##### DATA SECTION

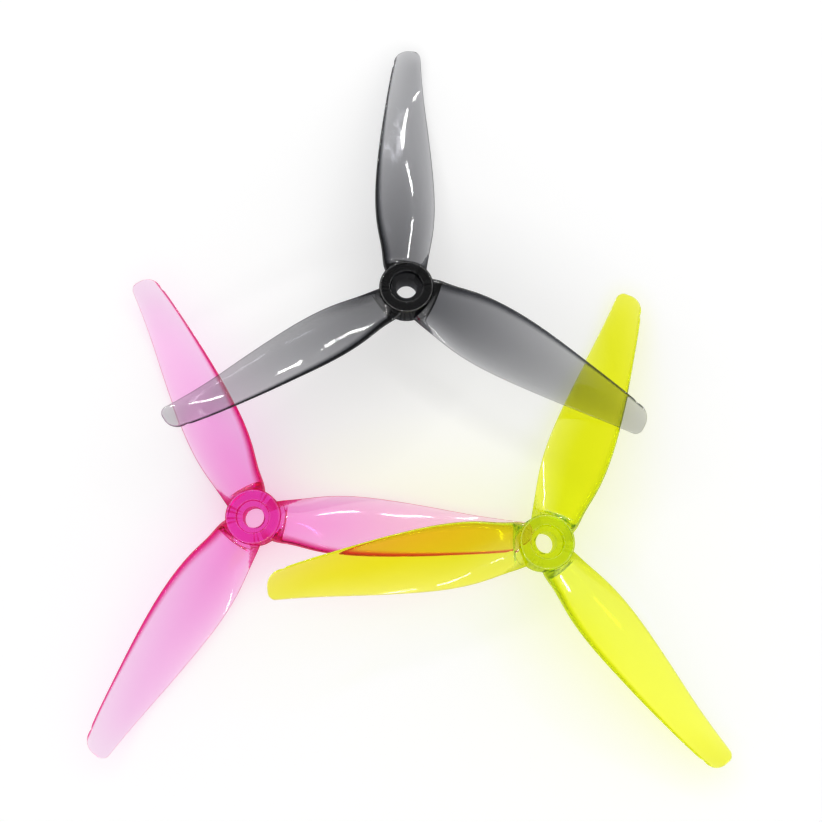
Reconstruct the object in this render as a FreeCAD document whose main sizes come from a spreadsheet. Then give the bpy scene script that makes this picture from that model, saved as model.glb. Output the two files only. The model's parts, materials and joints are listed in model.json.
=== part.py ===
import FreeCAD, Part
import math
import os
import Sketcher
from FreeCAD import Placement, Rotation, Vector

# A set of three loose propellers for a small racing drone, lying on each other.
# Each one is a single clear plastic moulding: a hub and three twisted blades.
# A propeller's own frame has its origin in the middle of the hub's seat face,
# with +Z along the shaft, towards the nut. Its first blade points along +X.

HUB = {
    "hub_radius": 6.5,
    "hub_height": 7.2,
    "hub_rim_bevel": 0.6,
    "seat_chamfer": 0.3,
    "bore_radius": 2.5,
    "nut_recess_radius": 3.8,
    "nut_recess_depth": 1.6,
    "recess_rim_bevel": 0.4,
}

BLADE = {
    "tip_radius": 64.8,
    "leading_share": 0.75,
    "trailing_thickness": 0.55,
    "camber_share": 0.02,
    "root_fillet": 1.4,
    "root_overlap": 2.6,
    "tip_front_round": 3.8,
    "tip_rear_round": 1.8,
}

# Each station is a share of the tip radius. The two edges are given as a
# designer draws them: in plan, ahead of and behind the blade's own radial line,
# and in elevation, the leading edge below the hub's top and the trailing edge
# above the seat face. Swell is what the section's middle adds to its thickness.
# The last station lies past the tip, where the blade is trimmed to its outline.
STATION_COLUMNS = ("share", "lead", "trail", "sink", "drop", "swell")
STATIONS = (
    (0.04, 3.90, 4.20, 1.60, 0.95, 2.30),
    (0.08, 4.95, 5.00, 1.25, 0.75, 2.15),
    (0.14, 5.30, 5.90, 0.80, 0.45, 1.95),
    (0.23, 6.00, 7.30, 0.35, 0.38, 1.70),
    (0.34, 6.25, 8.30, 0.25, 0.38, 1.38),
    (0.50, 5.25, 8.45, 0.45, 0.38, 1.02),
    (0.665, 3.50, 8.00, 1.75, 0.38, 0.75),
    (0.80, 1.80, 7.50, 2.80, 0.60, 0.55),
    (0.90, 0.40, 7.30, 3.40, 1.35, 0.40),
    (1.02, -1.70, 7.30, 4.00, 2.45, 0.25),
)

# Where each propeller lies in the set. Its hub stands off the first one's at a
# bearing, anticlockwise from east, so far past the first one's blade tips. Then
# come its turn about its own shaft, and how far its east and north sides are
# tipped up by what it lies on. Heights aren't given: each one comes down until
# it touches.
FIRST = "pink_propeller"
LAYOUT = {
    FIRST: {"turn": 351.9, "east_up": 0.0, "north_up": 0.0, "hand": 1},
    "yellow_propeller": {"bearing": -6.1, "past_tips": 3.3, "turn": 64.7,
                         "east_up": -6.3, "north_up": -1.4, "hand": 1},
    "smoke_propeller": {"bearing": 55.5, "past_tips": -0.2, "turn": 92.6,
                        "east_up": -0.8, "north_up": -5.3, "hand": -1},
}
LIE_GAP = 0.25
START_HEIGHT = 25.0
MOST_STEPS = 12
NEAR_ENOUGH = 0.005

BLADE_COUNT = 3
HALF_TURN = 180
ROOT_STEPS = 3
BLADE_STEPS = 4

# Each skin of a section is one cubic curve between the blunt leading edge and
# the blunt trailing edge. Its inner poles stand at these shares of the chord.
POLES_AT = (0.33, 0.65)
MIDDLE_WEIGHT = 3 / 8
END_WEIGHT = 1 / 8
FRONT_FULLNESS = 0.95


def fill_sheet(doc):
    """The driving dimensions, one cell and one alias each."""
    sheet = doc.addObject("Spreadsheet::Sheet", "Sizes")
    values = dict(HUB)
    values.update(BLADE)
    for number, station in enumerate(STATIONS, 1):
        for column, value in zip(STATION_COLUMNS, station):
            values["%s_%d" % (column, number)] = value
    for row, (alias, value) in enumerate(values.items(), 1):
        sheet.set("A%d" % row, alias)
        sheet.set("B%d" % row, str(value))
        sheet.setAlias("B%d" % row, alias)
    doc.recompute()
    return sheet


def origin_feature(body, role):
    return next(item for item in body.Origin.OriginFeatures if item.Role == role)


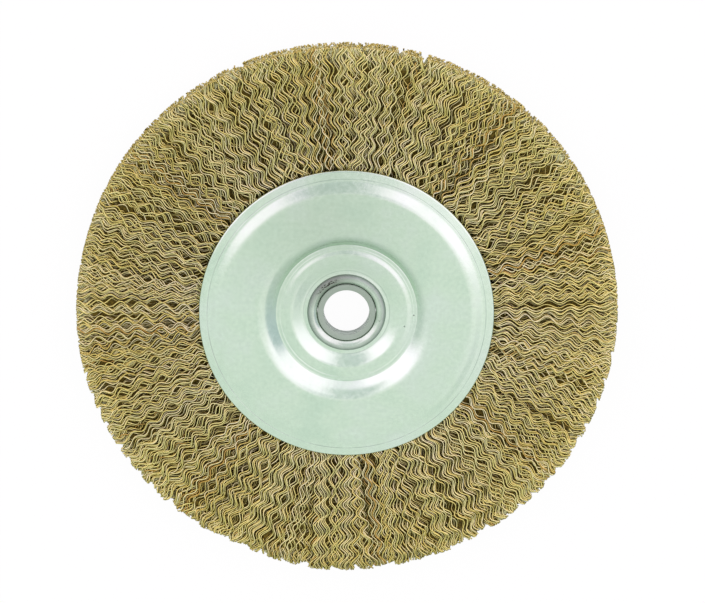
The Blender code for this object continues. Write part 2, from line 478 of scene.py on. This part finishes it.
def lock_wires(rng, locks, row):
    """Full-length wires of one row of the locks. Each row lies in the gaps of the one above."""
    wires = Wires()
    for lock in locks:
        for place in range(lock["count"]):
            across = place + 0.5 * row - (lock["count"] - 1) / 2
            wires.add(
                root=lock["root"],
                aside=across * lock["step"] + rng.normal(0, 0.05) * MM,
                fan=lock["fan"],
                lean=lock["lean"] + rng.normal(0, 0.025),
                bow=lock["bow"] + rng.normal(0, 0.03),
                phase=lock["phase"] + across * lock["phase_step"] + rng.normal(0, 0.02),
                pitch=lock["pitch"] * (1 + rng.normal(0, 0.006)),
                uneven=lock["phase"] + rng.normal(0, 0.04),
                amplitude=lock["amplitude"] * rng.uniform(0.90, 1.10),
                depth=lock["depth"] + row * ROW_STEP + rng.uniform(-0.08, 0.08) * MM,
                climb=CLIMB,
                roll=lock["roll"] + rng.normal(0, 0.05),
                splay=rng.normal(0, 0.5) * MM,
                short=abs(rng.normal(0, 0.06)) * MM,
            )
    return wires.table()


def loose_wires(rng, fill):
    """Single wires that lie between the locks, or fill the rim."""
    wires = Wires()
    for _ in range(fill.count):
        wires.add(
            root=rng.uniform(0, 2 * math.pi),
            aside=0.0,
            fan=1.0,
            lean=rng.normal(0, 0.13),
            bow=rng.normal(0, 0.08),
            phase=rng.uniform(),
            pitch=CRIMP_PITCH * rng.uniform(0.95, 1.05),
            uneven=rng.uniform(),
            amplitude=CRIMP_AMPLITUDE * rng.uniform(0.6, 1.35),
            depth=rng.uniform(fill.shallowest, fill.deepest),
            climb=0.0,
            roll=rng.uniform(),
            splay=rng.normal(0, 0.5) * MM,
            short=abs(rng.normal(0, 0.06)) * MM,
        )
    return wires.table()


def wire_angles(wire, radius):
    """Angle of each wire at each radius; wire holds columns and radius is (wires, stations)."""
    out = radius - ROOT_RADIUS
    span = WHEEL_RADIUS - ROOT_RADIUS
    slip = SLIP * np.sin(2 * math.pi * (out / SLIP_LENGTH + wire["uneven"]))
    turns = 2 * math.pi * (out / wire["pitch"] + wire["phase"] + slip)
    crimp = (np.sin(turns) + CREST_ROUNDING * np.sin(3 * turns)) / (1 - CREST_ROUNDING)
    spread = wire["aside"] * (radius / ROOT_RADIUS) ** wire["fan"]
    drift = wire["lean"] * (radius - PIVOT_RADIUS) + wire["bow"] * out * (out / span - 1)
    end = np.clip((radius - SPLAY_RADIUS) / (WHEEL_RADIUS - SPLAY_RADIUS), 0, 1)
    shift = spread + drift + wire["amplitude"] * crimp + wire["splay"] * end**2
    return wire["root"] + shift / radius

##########

Give all of the entries again, word for word.

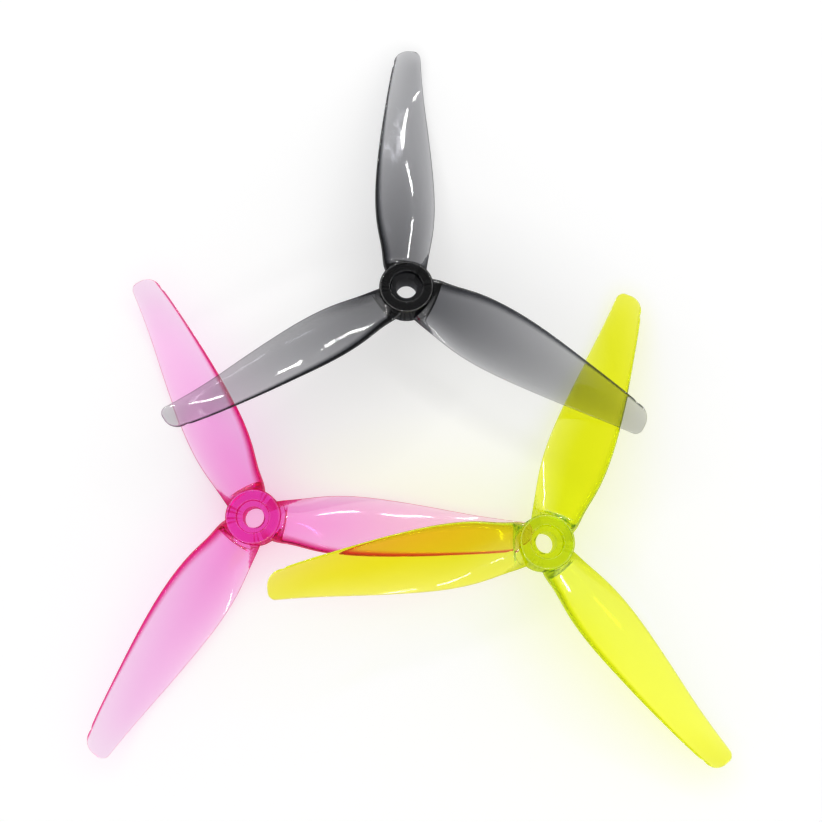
Reconstruct the object in this render as a FreeCAD document whose main sizes come from a spreadsheet. Then give the bpy scene script that makes this picture from that model, saved as model.glb. Output the two files only. The model's parts, materials and joints are listed in model.json.
=== part.py ===
import FreeCAD, Part
import math
import os
import Sketcher
from FreeCAD import Placement, Rotation, Vector

# A set of three loose propellers for a small racing drone, lying on each other.
# Each one is a single clear plastic moulding: a hub and three twisted blades.
# A propeller's own frame has its origin in the middle of the hub's seat face,
# with +Z along the shaft, towards the nut. Its first blade points along +X.

HUB = {
    "hub_radius": 6.5,
    "hub_height": 7.2,
    "hub_rim_bevel": 0.6,
    "seat_chamfer": 0.3,
    "bore_radius": 2.5,
    "nut_recess_radius": 3.8,
    "nut_recess_depth": 1.6,
    "recess_rim_bevel": 0.4,
}

BLADE = {
    "tip_radius": 64.8,
    "leading_share": 0.75,
    "trailing_thickness": 0.55,
    "camber_share": 0.02,
    "root_fillet": 1.4,
    "root_overlap": 2.6,
    "tip_front_round": 3.8,
    "tip_rear_round": 1.8,
}

# Each station is a share of the tip radius. The two edges are given as a
# designer draws them: in plan, ahead of and behind the blade's own radial line,
# and in elevation, the leading edge below the hub's top and the trailing edge
# above the seat face. Swell is what the section's middle adds to its thickness.
# The last station lies past the tip, where the blade is trimmed to its outline.
STATION_COLUMNS = ("share", "lead", "trail", "sink", "drop", "swell")
STATIONS = (
    (0.04, 3.90, 4.20, 1.60, 0.95, 2.30),
    (0.08, 4.95, 5.00, 1.25, 0.75, 2.15),
    (0.14, 5.30, 5.90, 0.80, 0.45, 1.95),
    (0.23, 6.00, 7.30, 0.35, 0.38, 1.70),
    (0.34, 6.25, 8.30, 0.25, 0.38, 1.38),
    (0.50, 5.25, 8.45, 0.45, 0.38, 1.02),
    (0.665, 3.50, 8.00, 1.75, 0.38, 0.75),
    (0.80, 1.80, 7.50, 2.80, 0.60, 0.55),
    (0.90, 0.40, 7.30, 3.40, 1.35, 0.40),
    (1.02, -1.70, 7.30, 4.00, 2.45, 0.25),
)

# Where each propeller lies in the set. Its hub stands off the first one's at a
# bearing, anticlockwise from east, so far past the first one's blade tips. Then
# come its turn about its own shaft, and how far its east and north sides are
# tipped up by what it lies on. Heights aren't given: each one comes down until
# it touches.
FIRST = "pink_propeller"
LAYOUT = {
    FIRST: {"turn": 351.9, "east_up": 0.0, "north_up": 0.0, "hand": 1},
    "yellow_propeller": {"bearing": -6.1, "past_tips": 3.3, "turn": 64.7,
                         "east_up": -6.3, "north_up": -1.4, "hand": 1},
    "smoke_propeller": {"bearing": 55.5, "past_tips": -0.2, "turn": 92.6,
                        "east_up": -0.8, "north_up": -5.3, "hand": -1},
}
LIE_GAP = 0.25
START_HEIGHT = 25.0
MOST_STEPS = 12
NEAR_ENOUGH = 0.005

BLADE_COUNT = 3
HALF_TURN = 180
ROOT_STEPS = 3
BLADE_STEPS = 4

# Each skin of a section is one cubic curve between the blunt leading edge and
# the blunt trailing edge. Its inner poles stand at these shares of the chord.
POLES_AT = (0.33, 0.65)
MIDDLE_WEIGHT = 3 / 8
END_WEIGHT = 1 / 8
FRONT_FULLNESS = 0.95


def fill_sheet(doc):
    """The driving dimensions, one cell and one alias each."""
    sheet = doc.addObject("Spreadsheet::Sheet", "Sizes")
    values = dict(HUB)
    values.update(BLADE)
    for number, station in enumerate(STATIONS, 1):
        for column, value in zip(STATION_COLUMNS, station):
            values["%s_%d" % (column, number)] = value
    for row, (alias, value) in enumerate(values.items(), 1):
        sheet.set("A%d" % row, alias)
        sheet.set("B%d" % row, str(value))
        sheet.setAlias("B%d" % row, alias)
    doc.recompute()
    return sheet


def origin_feature(body, role):
    return next(item for item in body.Origin.OriginFeatures if item.Role == role)


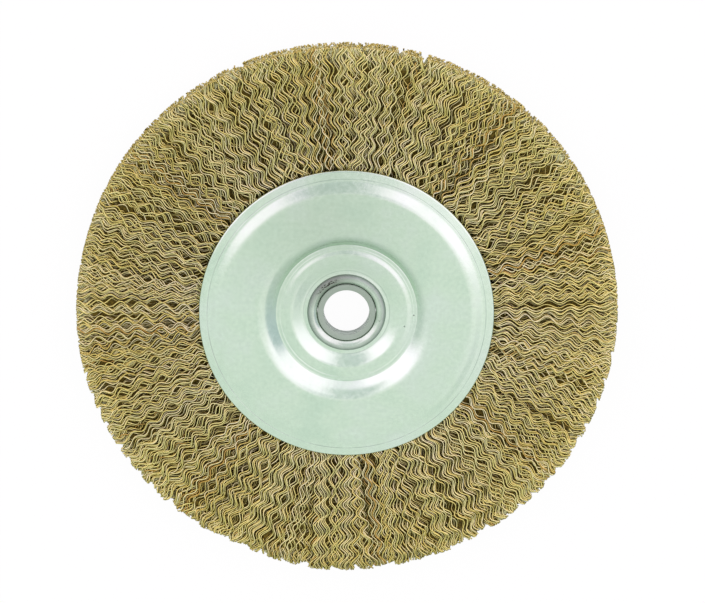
The Blender code for this object continues. Write part 2, from line 478 of scene.py on. This part finishes it.
def lock_wires(rng, locks, row):
    """Full-length wires of one row of the locks. Each row lies in the gaps of the one above."""
    wires = Wires()
    for lock in locks:
        for place in range(lock["count"]):
            across = place + 0.5 * row - (lock["count"] - 1) / 2
            wires.add(
                root=lock["root"],
                aside=across * lock["step"] + rng.normal(0, 0.05) * MM,
                fan=lock["fan"],
                lean=lock["lean"] + rng.normal(0, 0.025),
                bow=lock["bow"] + rng.normal(0, 0.03),
                phase=lock["phase"] + across * lock["phase_step"] + rng.normal(0, 0.02),
                pitch=lock["pitch"] * (1 + rng.normal(0, 0.006)),
                uneven=lock["phase"] + rng.normal(0, 0.04),
                amplitude=lock["amplitude"] * rng.uniform(0.90, 1.10),
                depth=lock["depth"] + row * ROW_STEP + rng.uniform(-0.08, 0.08) * MM,
                climb=CLIMB,
                roll=lock["roll"] + rng.normal(0, 0.05),
                splay=rng.normal(0, 0.5) * MM,
                short=abs(rng.normal(0, 0.06)) * MM,
            )
    return wires.table()


def loose_wires(rng, fill):
    """Single wires that lie between the locks, or fill the rim."""
    wires = Wires()
    for _ in range(fill.count):
        wires.add(
            root=rng.uniform(0, 2 * math.pi),
            aside=0.0,
            fan=1.0,
            lean=rng.normal(0, 0.13),
            bow=rng.normal(0, 0.08),
            phase=rng.uniform(),
            pitch=CRIMP_PITCH * rng.uniform(0.95, 1.05),
            uneven=rng.uniform(),
            amplitude=CRIMP_AMPLITUDE * rng.uniform(0.6, 1.35),
            depth=rng.uniform(fill.shallowest, fill.deepest),
            climb=0.0,
            roll=rng.uniform(),
            splay=rng.normal(0, 0.5) * MM,
            short=abs(rng.normal(0, 0.06)) * MM,
        )
    return wires.table()


def wire_angles(wire, radius):
    """Angle of each wire at each radius; wire holds columns and radius is (wires, stations)."""
    out = radius - ROOT_RADIUS
    span = WHEEL_RADIUS - ROOT_RADIUS
    slip = SLIP * np.sin(2 * math.pi * (out / SLIP_LENGTH + wire["uneven"]))
    turns = 2 * math.pi * (out / wire["pitch"] + wire["phase"] + slip)
    crimp = (np.sin(turns) + CREST_ROUNDING * np.sin(3 * turns)) / (1 - CREST_ROUNDING)
    spread = wire["aside"] * (radius / ROOT_RADIUS) ** wire["fan"]
    drift = wire["lean"] * (radius - PIVOT_RADIUS) + wire["bow"] * out * (out / span - 1)
    end = np.clip((radius - SPLAY_RADIUS) / (WHEEL_RADIUS - SPLAY_RADIUS), 0, 1)
    shift = spread + drift + wire["amplitude"] * crimp + wire["splay"] * end**2
    return wire["root"] + shift / radius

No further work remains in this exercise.